- **REQUIRED WORK**:
Give the listing again in full, exactly as written.

- **DATASET SECTION**:
------------------------------------------------------------
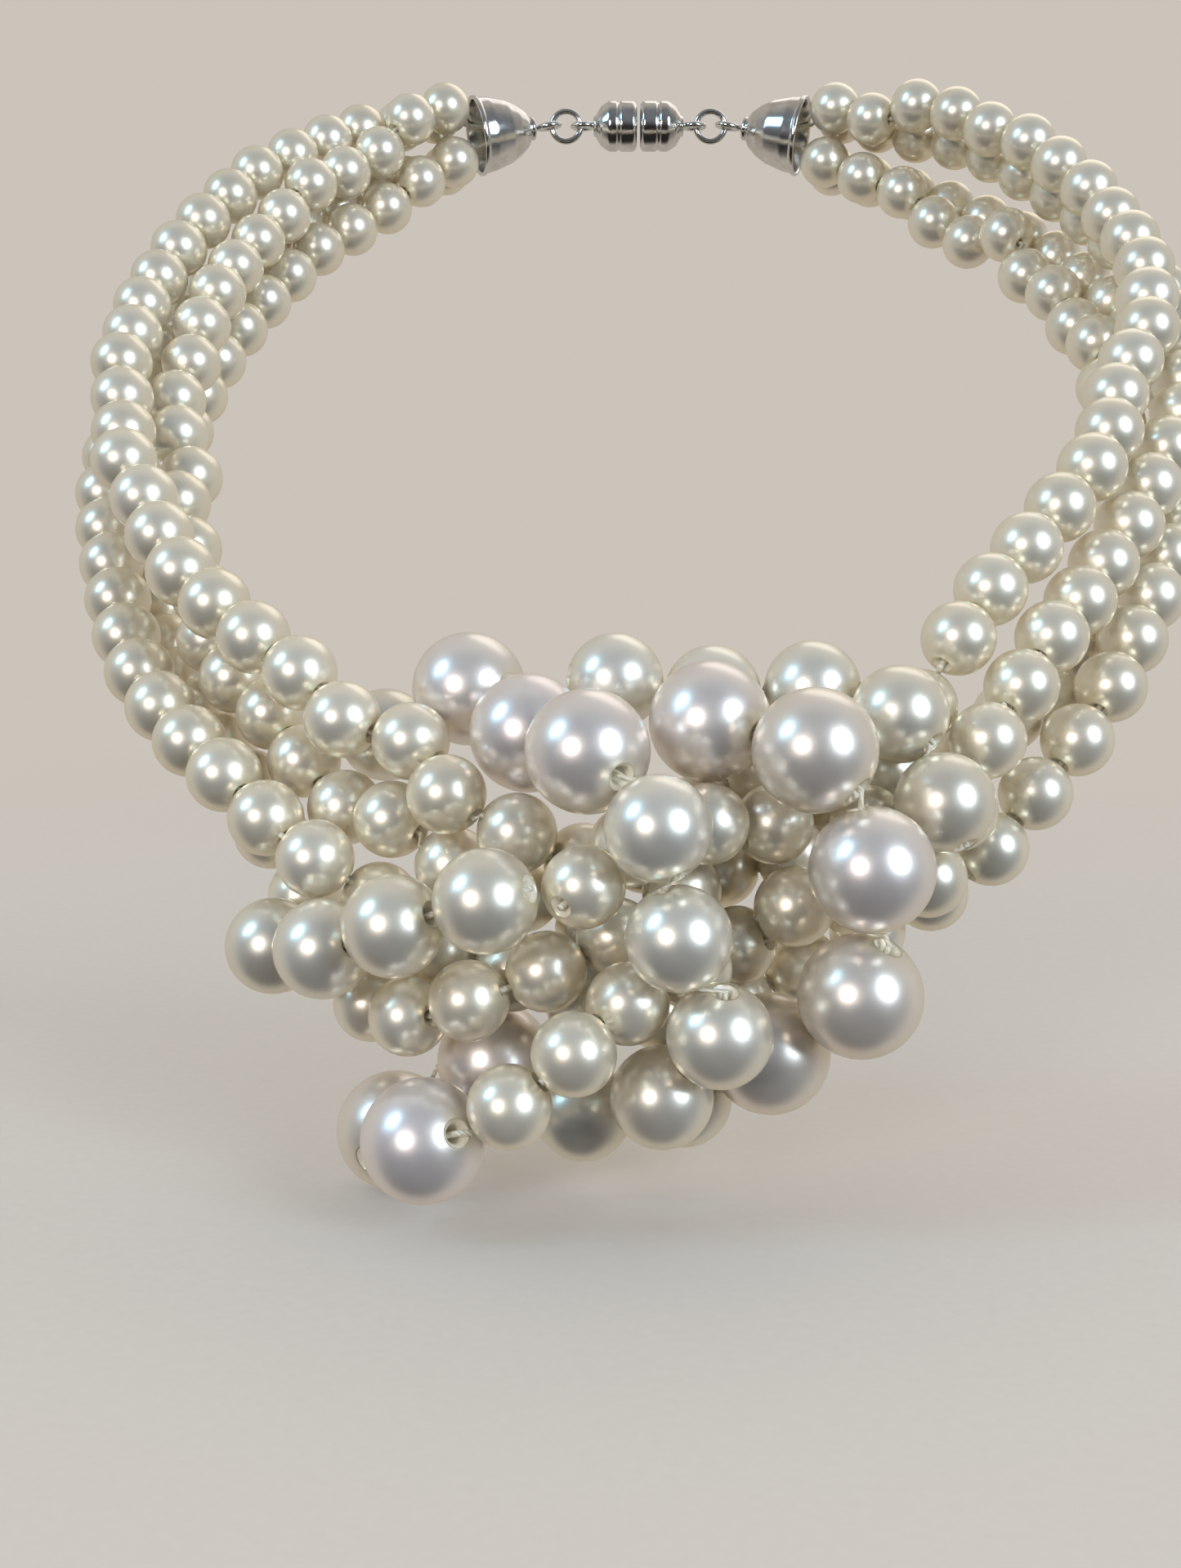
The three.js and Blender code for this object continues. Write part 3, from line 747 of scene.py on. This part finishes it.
KNOT = Vector((0, -80 * MM, -55 * MM))         # the lamps aim at it
FLOOR_BELOW = 0.3 * MM         # from the lowest pearl
FLOOR_R = 1
FLOOR_TONE = (0.6, 0.555, 0.505)
FADE = (0.06, 0.3)             # where the floor starts and ends its fade, in metres from the middle
BACKDROP = (0.6, 0.55, 0.49)
SKY_FRONT = (0.22, 0.22, 0.24), (0.36, 0.385, 0.43)           # from low to high
SKY_BACK = (0.95, 0.87, 0.76), (0.9, 0.84, 0.76)
SKY_DARK = (0.045, 0.04, 0.04)
DARK_WAY = tuple(Vector((-0.15, -0.68, -0.72)).normalized())  # towards the dark of the room
SKY_LIGHT = (1.05, 0.5)        # strength of the surroundings as light and as a reflection


def fade_out(tree, surface):
    """Lets the backdrop show through the floor away from the necklace."""
    away = tree.nodes.new("ShaderNodeVectorMath")
    away.operation = "LENGTH"
    tree.links.new(tree.nodes.new("ShaderNodeTexCoord").outputs["Object"], away.inputs[0])
    both = tree.nodes.new("ShaderNodeMixShader")
    tree.links.new(ranged(tree, away.outputs["Value"], *FADE, 0, 1), both.inputs["Fac"])
    tree.links.new(surface.outputs["BSDF"], both.inputs[1])
    tree.links.new(tree.nodes.new("ShaderNodeBsdfTransparent").outputs["BSDF"], both.inputs[2])
    output = next(node for node in tree.nodes if node.type == "OUTPUT_MATERIAL")
    tree.links.new(both.outputs["Shader"], output.inputs["Surface"])


def make_floor():
    """A wide pale floor under the lowest pearl, which fades out with distance."""
    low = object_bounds()[0]
    bm = bmesh.new()
    bmesh.ops.create_circle(bm, cap_ends=True, radius=FLOOR_R, segments=96)
    bmesh.ops.translate(bm, verts=bm.verts, vec=(0, 0, low.z - FLOOR_BELOW))
    mesh = bpy.data.meshes.new("floor")
    bm.to_mesh(mesh)
    bm.free()
    floor = bpy.data.objects.new("floor", mesh)
    bpy.context.scene.collection.objects.link(floor)
    material, tree, surface = new_material("floor_paint")
    grain = ranged(tree, noise(tree, 1.2 * MM, 3), 0.3, 0.7, 0, 1)
    darker = tuple(0.97 * part for part in FLOOR_TONE)
    tree.links.new(mixed(tree, grain, FLOOR_TONE, darker), surface.inputs["Base Color"])
    surface.inputs["Roughness"].default_value = 0.9
    surface.inputs["Specular IOR Level"].default_value = 0.2
    fade_out(tree, surface)
    mesh.materials.append(material)
    floor.visible_glossy = False


def studio_light(name, azimuth, elevation, distance, size, power, colour):
    """A soft lamp aimed at the knot, in watts. azimuth is from the front towards +X, in degrees."""
    data = bpy.data.lights.new(name, "AREA")
    data.shape = "RECTANGLE" if name.startswith("window") else "ELLIPSE"
    data.size, data.size_y = size
    data.energy = power
    data.color = colour
    lamp = bpy.data.objects.new(name, data)
    bpy.context.scene.collection.objects.link(lamp)
    turn, rise = math.radians(azimuth), math.radians(elevation)
    way = Vector((math.sin(turn) * math.cos(rise), -math.cos(turn) * math.cos(rise), math.sin(rise)))
    lamp.location = KNOT + way * distance
    lamp.rotation_euler = way.to_track_quat("Z", "Y").to_euler()


def sky(tree):
    """Soft studio surroundings: pale behind, dimmer in front, dark low in front."""
    place = tree.nodes.new("ShaderNodeTexCoord").outputs["Generated"]
    dots = {}
    for name, way in (("back", (0, 1, 0)), ("up", (0, 0, 1)), ("dark", DARK_WAY)):
        node = tree.nodes.new("ShaderNodeVectorMath")
        node.operation = "DOT_PRODUCT"
        node.inputs[1].default_value = way
        tree.links.new(place, node.inputs[0])
        dots[name] = node.outputs["Value"]
    front = mixed(tree, ranged(tree, dots["up"], -0.2, 0.8, 0, 1), *SKY_FRONT)
    back = mixed(tree, ranged(tree, dots["up"], -0.7, 0.5, 0, 1), *SKY_BACK)
    both = mixed(tree, ranged(tree, dots["back"], -0.35, 0.2, 0, 1), front, back)
    return mixed(tree, ranged(tree, dots["dark"], 0.5, 0.78, 0, 1), both, SKY_DARK)


def make_world():
    """Surroundings that light the pearls, behind a plain pale backdrop."""
    world = bpy.data.worlds.new("studio")
    world.use_nodes = True
    bpy.context.scene.world = world
    tree = world.node_tree
    tree.nodes.clear()
    output = tree.nodes.new("ShaderNodeOutputWorld")
    lit, seen = tree.nodes.new("ShaderNodeBackground"), tree.nodes.new("ShaderNodeBackground")
    tree.links.new(sky(tree), lit.inputs["Color"])
    path = tree.nodes.new("ShaderNodeLightPath").outputs
    tree.links.new(ranged(tree, path["Is Glossy Ray"], 0, 1, *SKY_LIGHT), lit.inputs["Strength"])
    seen.inputs["Color"].default_value = (*BACKDROP, 1)
    seen.inputs["Strength"].default_value = 1
    both = tree.nodes.new("ShaderNodeMixShader")
    tree.links.new(path["Is Camera Ray"], both.inputs["Fac"])
    tree.links.new(lit.outputs[0], both.inputs[1])
    tree.links.new(seen.outputs[0], both.inputs[2])
    tree.links.new(both.outputs[0], output.inputs["Surface"])


make_floor()
studio_light("key", -30, 16, 0.7, (0.2, 0.2), 1.6, (1, 0.94, 0.92))
studio_light("softbox", 46, 22, 0.8, (0.4, 0.5), 4.2, (0.7, 0.85, 1))
studio_light("window", -76, 36, 0.9, (0.09, 0.4), 1.3, (0.4, 0.72, 1))
studio_light("window_pane", -66, 38, 0.9, (0.07, 0.3), 0.8, (0.4, 0.72, 1))
studio_light("back_key", 158, 40, 0.8, (0.6, 0.5), 0.6, (1, 0.97, 0.94))
make_world()
bpy.context.scene.view_settings.view_transform = "Standard"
------------------------------------------------------------
- **EXERCISE RESULT**:
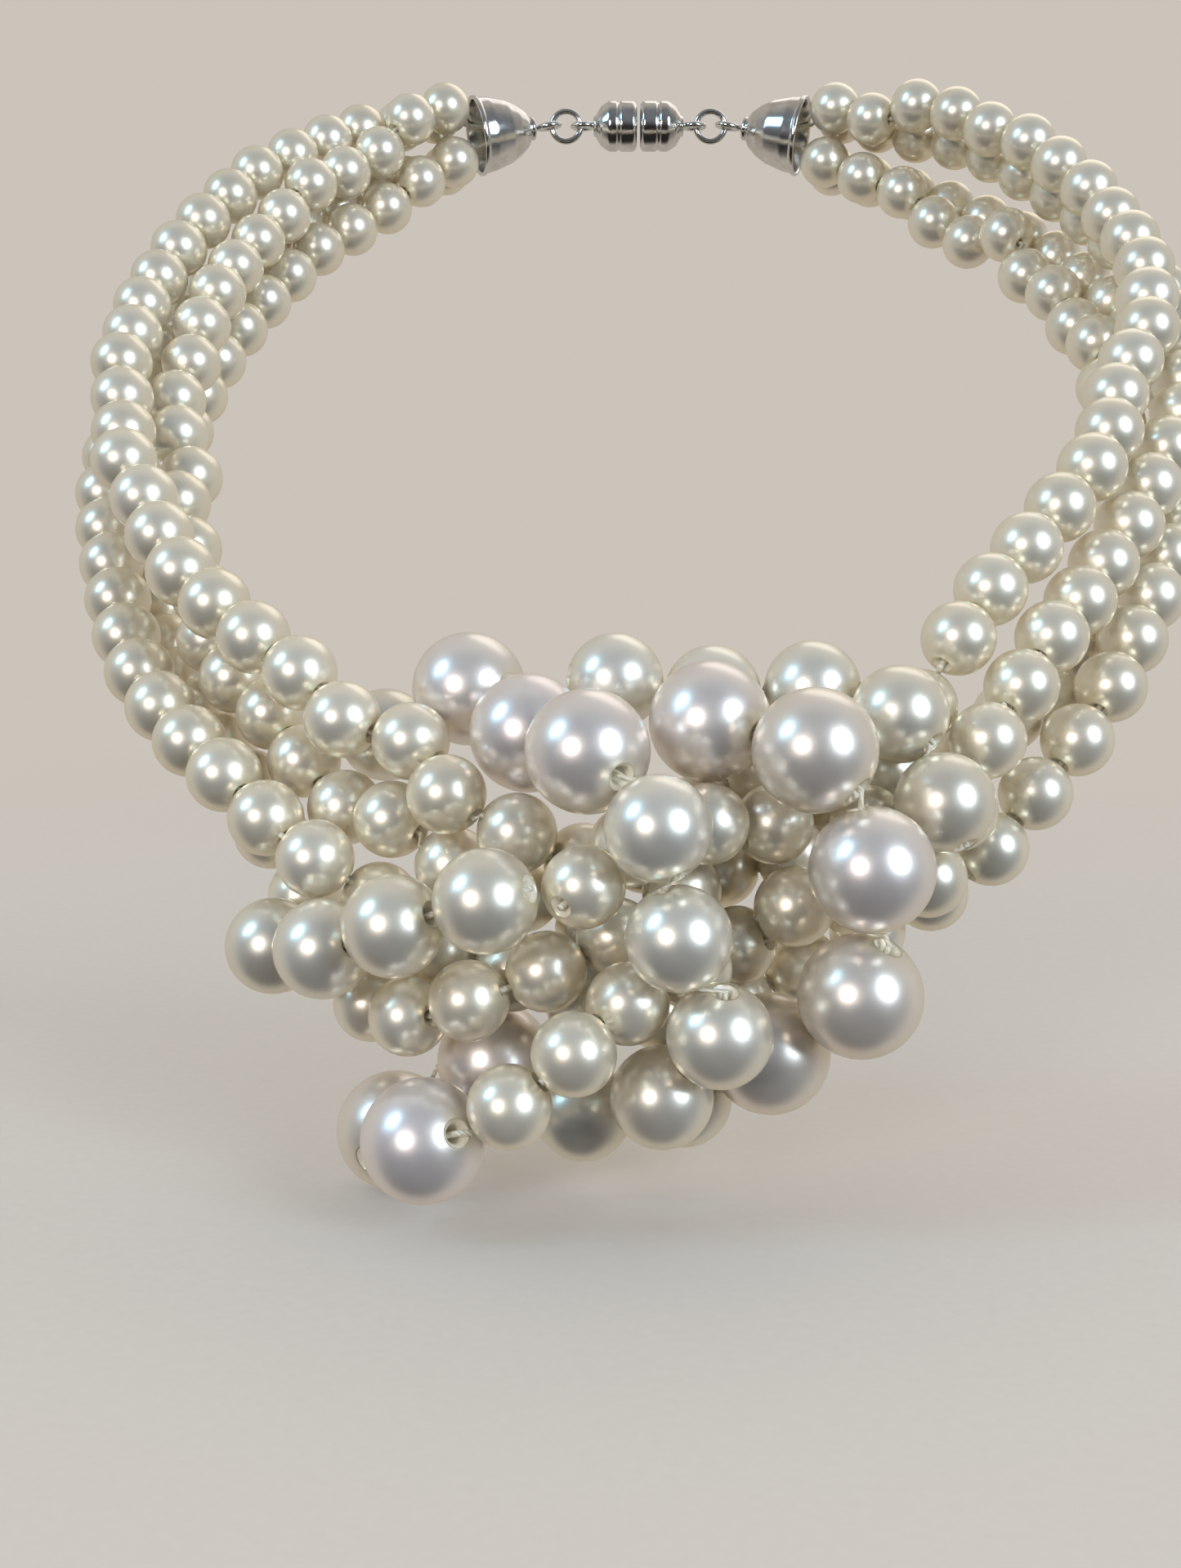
The three.js and Blender code for this object continues. Write part 3, from line 747 of scene.py on. This part finishes it.
KNOT = Vector((0, -80 * MM, -55 * MM))         # the lamps aim at it
FLOOR_BELOW = 0.3 * MM         # from the lowest pearl
FLOOR_R = 1
FLOOR_TONE = (0.6, 0.555, 0.505)
FADE = (0.06, 0.3)             # where the floor starts and ends its fade, in metres from the middle
BACKDROP = (0.6, 0.55, 0.49)
SKY_FRONT = (0.22, 0.22, 0.24), (0.36, 0.385, 0.43)           # from low to high
SKY_BACK = (0.95, 0.87, 0.76), (0.9, 0.84, 0.76)
SKY_DARK = (0.045, 0.04, 0.04)
DARK_WAY = tuple(Vector((-0.15, -0.68, -0.72)).normalized())  # towards the dark of the room
SKY_LIGHT = (1.05, 0.5)        # strength of the surroundings as light and as a reflection


def fade_out(tree, surface):
    """Lets the backdrop show through the floor away from the necklace."""
    away = tree.nodes.new("ShaderNodeVectorMath")
    away.operation = "LENGTH"
    tree.links.new(tree.nodes.new("ShaderNodeTexCoord").outputs["Object"], away.inputs[0])
    both = tree.nodes.new("ShaderNodeMixShader")
    tree.links.new(ranged(tree, away.outputs["Value"], *FADE, 0, 1), both.inputs["Fac"])
    tree.links.new(surface.outputs["BSDF"], both.inputs[1])
    tree.links.new(tree.nodes.new("ShaderNodeBsdfTransparent").outputs["BSDF"], both.inputs[2])
    output = next(node for node in tree.nodes if node.type == "OUTPUT_MATERIAL")
    tree.links.new(both.outputs["Shader"], output.inputs["Surface"])


def make_floor():
    """A wide pale floor under the lowest pearl, which fades out with distance."""
    low = object_bounds()[0]
    bm = bmesh.new()
    bmesh.ops.create_circle(bm, cap_ends=True, radius=FLOOR_R, segments=96)
    bmesh.ops.translate(bm, verts=bm.verts, vec=(0, 0, low.z - FLOOR_BELOW))
    mesh = bpy.data.meshes.new("floor")
    bm.to_mesh(mesh)
    bm.free()
    floor = bpy.data.objects.new("floor", mesh)
    bpy.context.scene.collection.objects.link(floor)
    material, tree, surface = new_material("floor_paint")
    grain = ranged(tree, noise(tree, 1.2 * MM, 3), 0.3, 0.7, 0, 1)
    darker = tuple(0.97 * part for part in FLOOR_TONE)
    tree.links.new(mixed(tree, grain, FLOOR_TONE, darker), surface.inputs["Base Color"])
    surface.inputs["Roughness"].default_value = 0.9
    surface.inputs["Specular IOR Level"].default_value = 0.2
    fade_out(tree, surface)
    mesh.materials.append(material)
    floor.visible_glossy = False


def studio_light(name, azimuth, elevation, distance, size, power, colour):
    """A soft lamp aimed at the knot, in watts. azimuth is from the front towards +X, in degrees."""
    data = bpy.data.lights.new(name, "AREA")
    data.shape = "RECTANGLE" if name.startswith("window") else "ELLIPSE"
    data.size, data.size_y = size
    data.energy = power
    data.color = colour
    lamp = bpy.data.objects.new(name, data)
    bpy.context.scene.collection.objects.link(lamp)
    turn, rise = math.radians(azimuth), math.radians(elevation)
    way = Vector((math.sin(turn) * math.cos(rise), -math.cos(turn) * math.cos(rise), math.sin(rise)))
    lamp.location = KNOT + way * distance
    lamp.rotation_euler = way.to_track_quat("Z", "Y").to_euler()


def sky(tree):
    """Soft studio surroundings: pale behind, dimmer in front, dark low in front."""
    place = tree.nodes.new("ShaderNodeTexCoord").outputs["Generated"]
    dots = {}
    for name, way in (("back", (0, 1, 0)), ("up", (0, 0, 1)), ("dark", DARK_WAY)):
        node = tree.nodes.new("ShaderNodeVectorMath")
        node.operation = "DOT_PRODUCT"
        node.inputs[1].default_value = way
        tree.links.new(place, node.inputs[0])
        dots[name] = node.outputs["Value"]
    front = mixed(tree, ranged(tree, dots["up"], -0.2, 0.8, 0, 1), *SKY_FRONT)
    back = mixed(tree, ranged(tree, dots["up"], -0.7, 0.5, 0, 1), *SKY_BACK)
    both = mixed(tree, ranged(tree, dots["back"], -0.35, 0.2, 0, 1), front, back)
    return mixed(tree, ranged(tree, dots["dark"], 0.5, 0.78, 0, 1), both, SKY_DARK)


def make_world():
    """Surroundings that light the pearls, behind a plain pale backdrop."""
    world = bpy.data.worlds.new("studio")
    world.use_nodes = True
    bpy.context.scene.world = world
    tree = world.node_tree
    tree.nodes.clear()
    output = tree.nodes.new("ShaderNodeOutputWorld")
    lit, seen = tree.nodes.new("ShaderNodeBackground"), tree.nodes.new("ShaderNodeBackground")
    tree.links.new(sky(tree), lit.inputs["Color"])
    path = tree.nodes.new("ShaderNodeLightPath").outputs
    tree.links.new(ranged(tree, path["Is Glossy Ray"], 0, 1, *SKY_LIGHT), lit.inputs["Strength"])
    seen.inputs["Color"].default_value = (*BACKDROP, 1)
    seen.inputs["Strength"].default_value = 1
    both = tree.nodes.new("ShaderNodeMixShader")
    tree.links.new(path["Is Camera Ray"], both.inputs["Fac"])
    tree.links.new(lit.outputs[0], both.inputs[1])
    tree.links.new(seen.outputs[0], both.inputs[2])
    tree.links.new(both.outputs[0], output.inputs["Surface"])


make_floor()
studio_light("key", -30, 16, 0.7, (0.2, 0.2), 1.6, (1, 0.94, 0.92))
studio_light("softbox", 46, 22, 0.8, (0.4, 0.5), 4.2, (0.7, 0.85, 1))
studio_light("window", -76, 36, 0.9, (0.09, 0.4), 1.3, (0.4, 0.72, 1))
studio_light("window_pane", -66, 38, 0.9, (0.07, 0.3), 0.8, (0.4, 0.72, 1))
studio_light("back_key", 158, 40, 0.8, (0.6, 0.5), 0.6, (1, 0.97, 0.94))
make_world()
bpy.context.scene.view_settings.view_transform = "Standard"